## REQUEST
State only the number of lines that contain the string "model".

## STORED DATA
___

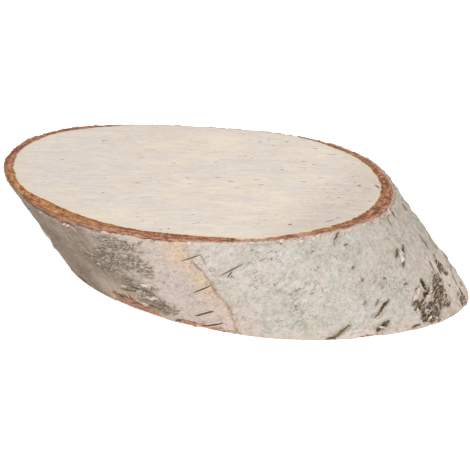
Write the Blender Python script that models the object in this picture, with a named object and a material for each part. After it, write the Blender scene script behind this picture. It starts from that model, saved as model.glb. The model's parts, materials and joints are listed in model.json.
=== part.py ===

___

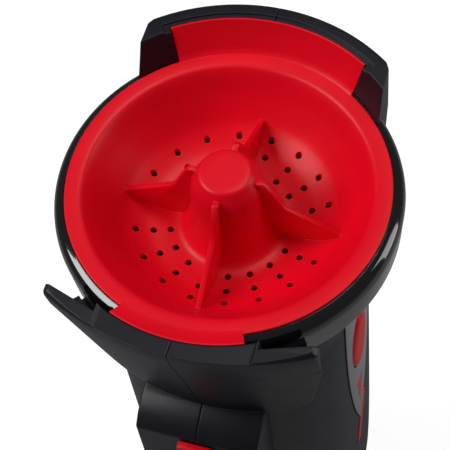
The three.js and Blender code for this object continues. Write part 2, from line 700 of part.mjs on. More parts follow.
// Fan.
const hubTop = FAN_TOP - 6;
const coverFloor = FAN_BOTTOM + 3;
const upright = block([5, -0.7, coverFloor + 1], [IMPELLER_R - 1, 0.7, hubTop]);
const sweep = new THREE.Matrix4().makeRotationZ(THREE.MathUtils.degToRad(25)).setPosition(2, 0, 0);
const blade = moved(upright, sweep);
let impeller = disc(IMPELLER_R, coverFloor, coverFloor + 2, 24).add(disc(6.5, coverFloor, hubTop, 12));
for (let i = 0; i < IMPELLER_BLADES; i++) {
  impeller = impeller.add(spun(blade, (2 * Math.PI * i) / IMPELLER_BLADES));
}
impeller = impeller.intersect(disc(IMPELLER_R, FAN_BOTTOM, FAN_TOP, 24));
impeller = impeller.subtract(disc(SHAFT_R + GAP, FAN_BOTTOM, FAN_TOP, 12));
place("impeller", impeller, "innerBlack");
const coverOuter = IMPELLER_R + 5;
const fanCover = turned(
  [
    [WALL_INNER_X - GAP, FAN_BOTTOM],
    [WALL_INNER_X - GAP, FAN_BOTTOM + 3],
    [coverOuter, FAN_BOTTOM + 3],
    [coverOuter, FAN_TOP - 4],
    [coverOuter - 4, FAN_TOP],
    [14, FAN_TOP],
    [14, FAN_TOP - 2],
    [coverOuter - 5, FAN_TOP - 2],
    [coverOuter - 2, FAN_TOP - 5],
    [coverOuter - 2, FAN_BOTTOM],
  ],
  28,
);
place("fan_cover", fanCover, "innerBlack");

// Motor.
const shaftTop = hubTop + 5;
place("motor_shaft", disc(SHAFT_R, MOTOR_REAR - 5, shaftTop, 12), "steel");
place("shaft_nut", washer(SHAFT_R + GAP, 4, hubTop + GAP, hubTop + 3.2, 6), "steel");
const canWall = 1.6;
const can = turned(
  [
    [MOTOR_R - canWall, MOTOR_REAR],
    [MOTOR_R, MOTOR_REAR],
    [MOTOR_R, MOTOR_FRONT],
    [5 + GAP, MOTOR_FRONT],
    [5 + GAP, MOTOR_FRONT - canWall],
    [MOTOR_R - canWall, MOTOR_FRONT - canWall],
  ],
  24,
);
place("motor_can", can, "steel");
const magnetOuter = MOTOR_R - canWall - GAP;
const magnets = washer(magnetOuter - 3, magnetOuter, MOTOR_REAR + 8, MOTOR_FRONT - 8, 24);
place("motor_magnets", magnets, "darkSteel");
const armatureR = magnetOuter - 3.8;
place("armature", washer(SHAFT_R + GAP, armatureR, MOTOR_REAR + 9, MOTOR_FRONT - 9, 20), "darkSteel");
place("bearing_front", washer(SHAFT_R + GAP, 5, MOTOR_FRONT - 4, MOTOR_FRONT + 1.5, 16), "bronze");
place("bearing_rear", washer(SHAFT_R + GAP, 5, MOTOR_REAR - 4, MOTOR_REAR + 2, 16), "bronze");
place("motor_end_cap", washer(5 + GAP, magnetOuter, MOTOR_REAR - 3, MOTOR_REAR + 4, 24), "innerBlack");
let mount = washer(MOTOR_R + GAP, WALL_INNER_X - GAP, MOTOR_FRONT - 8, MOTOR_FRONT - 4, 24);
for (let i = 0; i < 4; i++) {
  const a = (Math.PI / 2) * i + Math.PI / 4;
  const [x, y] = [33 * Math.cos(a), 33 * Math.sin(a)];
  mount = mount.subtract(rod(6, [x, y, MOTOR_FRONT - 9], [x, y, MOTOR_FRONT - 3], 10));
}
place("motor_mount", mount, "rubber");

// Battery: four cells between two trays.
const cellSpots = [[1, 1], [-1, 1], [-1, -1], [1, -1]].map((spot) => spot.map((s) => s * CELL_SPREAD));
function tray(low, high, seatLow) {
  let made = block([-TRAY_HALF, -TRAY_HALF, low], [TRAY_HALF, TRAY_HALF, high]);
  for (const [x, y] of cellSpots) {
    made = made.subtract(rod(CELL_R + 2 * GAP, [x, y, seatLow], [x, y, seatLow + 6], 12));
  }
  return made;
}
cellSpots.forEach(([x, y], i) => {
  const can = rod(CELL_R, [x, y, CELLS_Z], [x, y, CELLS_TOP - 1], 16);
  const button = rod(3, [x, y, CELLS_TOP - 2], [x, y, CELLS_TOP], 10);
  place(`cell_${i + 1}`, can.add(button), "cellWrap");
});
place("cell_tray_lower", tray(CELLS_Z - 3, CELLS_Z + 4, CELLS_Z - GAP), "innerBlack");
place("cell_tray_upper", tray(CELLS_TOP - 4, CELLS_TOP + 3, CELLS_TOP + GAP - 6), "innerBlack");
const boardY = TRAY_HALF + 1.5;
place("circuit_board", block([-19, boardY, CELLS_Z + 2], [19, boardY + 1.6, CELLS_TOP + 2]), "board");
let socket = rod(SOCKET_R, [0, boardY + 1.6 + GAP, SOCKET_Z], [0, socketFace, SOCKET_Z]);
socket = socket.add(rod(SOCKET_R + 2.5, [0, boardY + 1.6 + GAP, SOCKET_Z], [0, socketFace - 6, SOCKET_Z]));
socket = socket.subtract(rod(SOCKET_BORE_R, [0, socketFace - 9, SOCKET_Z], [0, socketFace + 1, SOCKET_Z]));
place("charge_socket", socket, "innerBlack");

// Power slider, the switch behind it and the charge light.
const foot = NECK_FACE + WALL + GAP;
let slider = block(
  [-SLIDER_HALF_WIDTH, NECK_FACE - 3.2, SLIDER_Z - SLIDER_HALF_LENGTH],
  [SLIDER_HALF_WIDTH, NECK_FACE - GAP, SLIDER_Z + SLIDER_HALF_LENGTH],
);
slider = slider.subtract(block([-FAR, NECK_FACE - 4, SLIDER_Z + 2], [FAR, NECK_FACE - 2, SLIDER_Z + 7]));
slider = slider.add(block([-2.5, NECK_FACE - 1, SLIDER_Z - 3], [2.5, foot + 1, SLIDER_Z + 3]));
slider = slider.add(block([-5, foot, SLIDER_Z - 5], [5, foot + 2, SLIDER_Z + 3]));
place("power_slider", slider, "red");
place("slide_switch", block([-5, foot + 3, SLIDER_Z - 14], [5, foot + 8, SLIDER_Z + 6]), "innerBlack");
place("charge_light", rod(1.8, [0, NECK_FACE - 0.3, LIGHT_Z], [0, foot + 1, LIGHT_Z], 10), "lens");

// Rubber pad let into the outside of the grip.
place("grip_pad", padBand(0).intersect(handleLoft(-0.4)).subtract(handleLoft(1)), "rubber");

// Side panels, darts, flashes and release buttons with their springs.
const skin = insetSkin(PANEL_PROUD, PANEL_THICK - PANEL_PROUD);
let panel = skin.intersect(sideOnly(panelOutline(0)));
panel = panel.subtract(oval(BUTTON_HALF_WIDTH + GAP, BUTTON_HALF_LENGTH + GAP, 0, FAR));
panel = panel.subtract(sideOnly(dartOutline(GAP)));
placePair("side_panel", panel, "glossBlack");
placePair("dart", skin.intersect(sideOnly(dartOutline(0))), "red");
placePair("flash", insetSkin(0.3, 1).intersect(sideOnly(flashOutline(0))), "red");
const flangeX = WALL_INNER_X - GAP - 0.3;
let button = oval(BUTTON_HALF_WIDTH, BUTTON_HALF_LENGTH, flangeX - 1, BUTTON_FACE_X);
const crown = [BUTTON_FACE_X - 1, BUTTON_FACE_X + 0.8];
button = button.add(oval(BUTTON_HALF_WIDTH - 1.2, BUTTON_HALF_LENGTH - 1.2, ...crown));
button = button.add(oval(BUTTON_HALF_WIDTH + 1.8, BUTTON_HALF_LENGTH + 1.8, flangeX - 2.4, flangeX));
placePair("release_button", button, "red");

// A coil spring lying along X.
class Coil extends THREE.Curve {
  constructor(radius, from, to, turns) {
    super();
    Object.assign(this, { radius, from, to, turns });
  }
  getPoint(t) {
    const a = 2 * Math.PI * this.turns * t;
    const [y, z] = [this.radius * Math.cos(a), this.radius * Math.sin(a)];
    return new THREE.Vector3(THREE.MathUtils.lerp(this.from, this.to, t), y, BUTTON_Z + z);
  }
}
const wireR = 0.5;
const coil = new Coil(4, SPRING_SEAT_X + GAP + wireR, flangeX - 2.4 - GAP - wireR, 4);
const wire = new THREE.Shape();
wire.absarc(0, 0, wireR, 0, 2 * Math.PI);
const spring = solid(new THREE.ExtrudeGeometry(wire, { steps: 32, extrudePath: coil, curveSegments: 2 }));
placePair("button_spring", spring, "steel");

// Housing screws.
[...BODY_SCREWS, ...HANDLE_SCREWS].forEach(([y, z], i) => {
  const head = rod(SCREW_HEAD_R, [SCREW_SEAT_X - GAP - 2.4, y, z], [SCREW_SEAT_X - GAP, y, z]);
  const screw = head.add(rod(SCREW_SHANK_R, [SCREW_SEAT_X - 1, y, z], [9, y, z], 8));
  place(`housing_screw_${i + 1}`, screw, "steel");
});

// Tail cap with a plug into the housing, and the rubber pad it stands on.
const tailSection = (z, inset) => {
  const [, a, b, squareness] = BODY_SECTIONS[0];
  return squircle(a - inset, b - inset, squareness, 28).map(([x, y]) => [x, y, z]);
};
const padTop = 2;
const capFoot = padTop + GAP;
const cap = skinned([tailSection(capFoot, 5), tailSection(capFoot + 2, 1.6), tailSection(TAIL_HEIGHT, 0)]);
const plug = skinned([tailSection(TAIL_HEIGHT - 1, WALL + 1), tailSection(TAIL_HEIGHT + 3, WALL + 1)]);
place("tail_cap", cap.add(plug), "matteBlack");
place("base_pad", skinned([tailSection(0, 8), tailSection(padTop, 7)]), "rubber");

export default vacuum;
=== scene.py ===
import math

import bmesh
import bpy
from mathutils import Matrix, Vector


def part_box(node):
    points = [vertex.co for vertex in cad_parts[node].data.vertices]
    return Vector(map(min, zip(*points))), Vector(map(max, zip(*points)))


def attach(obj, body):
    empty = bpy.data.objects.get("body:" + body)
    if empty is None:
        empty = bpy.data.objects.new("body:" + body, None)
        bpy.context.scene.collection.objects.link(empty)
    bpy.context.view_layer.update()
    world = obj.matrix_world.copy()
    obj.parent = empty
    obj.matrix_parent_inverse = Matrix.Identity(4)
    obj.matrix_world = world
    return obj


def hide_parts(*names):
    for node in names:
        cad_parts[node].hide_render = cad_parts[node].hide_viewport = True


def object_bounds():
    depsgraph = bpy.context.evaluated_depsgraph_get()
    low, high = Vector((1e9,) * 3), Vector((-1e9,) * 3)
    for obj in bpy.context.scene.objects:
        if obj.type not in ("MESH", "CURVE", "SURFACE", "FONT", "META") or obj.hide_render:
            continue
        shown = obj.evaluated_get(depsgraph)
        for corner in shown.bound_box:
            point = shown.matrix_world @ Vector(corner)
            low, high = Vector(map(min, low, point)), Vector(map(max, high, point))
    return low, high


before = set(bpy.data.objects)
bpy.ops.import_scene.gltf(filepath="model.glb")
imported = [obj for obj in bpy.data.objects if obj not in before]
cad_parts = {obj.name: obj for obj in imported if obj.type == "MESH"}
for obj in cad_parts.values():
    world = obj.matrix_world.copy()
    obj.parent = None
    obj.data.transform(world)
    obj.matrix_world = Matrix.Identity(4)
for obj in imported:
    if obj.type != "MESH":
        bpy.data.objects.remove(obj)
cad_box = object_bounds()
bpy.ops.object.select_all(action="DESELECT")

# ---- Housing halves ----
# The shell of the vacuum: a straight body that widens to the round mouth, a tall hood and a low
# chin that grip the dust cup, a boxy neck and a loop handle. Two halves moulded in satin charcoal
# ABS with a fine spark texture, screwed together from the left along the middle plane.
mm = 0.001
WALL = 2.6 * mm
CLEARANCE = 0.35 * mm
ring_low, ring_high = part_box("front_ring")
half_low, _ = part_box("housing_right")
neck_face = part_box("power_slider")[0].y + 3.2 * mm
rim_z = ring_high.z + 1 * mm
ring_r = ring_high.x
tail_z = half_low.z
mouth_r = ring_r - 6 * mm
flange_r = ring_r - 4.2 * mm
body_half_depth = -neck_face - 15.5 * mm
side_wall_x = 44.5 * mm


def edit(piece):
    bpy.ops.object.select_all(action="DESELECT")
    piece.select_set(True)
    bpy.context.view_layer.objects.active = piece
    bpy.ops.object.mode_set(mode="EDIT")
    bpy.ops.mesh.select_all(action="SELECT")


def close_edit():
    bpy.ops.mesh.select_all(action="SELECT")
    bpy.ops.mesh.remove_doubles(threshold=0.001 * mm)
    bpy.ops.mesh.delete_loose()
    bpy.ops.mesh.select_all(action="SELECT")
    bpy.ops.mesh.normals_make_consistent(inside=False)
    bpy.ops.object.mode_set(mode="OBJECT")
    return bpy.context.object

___

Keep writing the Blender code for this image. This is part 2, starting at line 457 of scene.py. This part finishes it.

___

## OUTPUT
2